The House voted 85-57 to end the exemption and make full immunization a condition of attending school. The vote came after nearly four hours of impassioned debate that pitted concern for improved public health versus maximizing personal choice.

The House version of the bill puts off its effective date until July 1, 2016, to give families and schools time to adopt. That and other small changes will need Senate agreement or to be worked out in a House-Senate conference committee.

Democratic Gov. Peter Shumlin opposed eliminating the exemption when lawmakers considered the issue in 2012. He said last week that he would honor the Legislature's wishes this time around.

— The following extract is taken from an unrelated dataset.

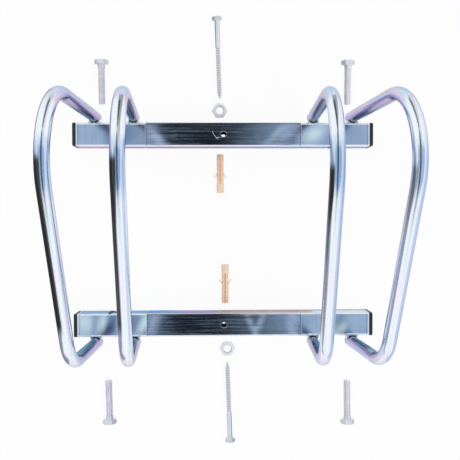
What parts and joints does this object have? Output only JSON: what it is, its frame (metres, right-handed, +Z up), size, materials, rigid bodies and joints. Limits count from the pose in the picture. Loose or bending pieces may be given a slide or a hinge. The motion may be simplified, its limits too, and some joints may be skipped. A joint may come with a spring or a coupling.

Backers of the change, including Democratic Rep. Leigh Dakin, a former school nurse from Chester, said Vermont's rates of immunization could be coming close to the danger line of where there no longer is "herd immunity," a condition in which immunization is widespread enough in a population to keep a disease from gaining a foothold.

She spoke of several areas that have less than an 80 percent immunization rate for some vaccines, and said the Health Care Committee, on which she serves, had heard testimony indicating that "the way to have herd immunity is to have rates above 95 percent."

Figures kept by the federal Centers for Disease Control and Prevention show that during the 2012-13 school year, 6.1 percent of Vermont children entering kindergarten had not received one or more of the 34 vaccinations the CDC recommends children get by age 6. Vermont requires a smaller number. That was among the highest rates in the country for children considered not fully immunized, and it was up from 5.7 percent in the previous year.

Vermont has been one of about 20 states with a philosophical or personal-choice exemption for vaccines. It still would allow medical and religious exemptions. Forty-eight states — all but Mississippi and West Virginia — offer either philosophical or religious exemptions.

Much of Tuesday's debate centered on a proposed compromise amendment by Rep. Anne Donahue, which ended up being defeated 73-71. The Northfield Republican wanted to maintain the exemption but make it harder to get.

Some lawmakers argued that mandatory vaccines could draw such a negative reaction from parents that immunization rates might go down.

"When you try to make me do something, I get real mulish and tend to go in the opposite direction," said Rep. Mary Hooper, a Montpelier Democrat and opponent of the change.

Those favoring ending the exemption said that vaccines are nowhere near as risky as some opponents claimed, and that unvaccinated children pose risks to children with compromised immune systems due to leukemia and other diseases.

Supporters of maintaining the exemption were defiant.

"This is an outrage in a very serious matter with grave consequences that have not been thoroughly examined," said Jennifer Stella, president of the Vermont Coalition for Vaccine Choice.

Parents are "faced now with some very difficult choices. Will they become religious? Will they have to quit their jobs and home-school? Will they have to uproot their families and move out of state? It's a sad day for health choice and medical freedom and for Vermont and all we stand for."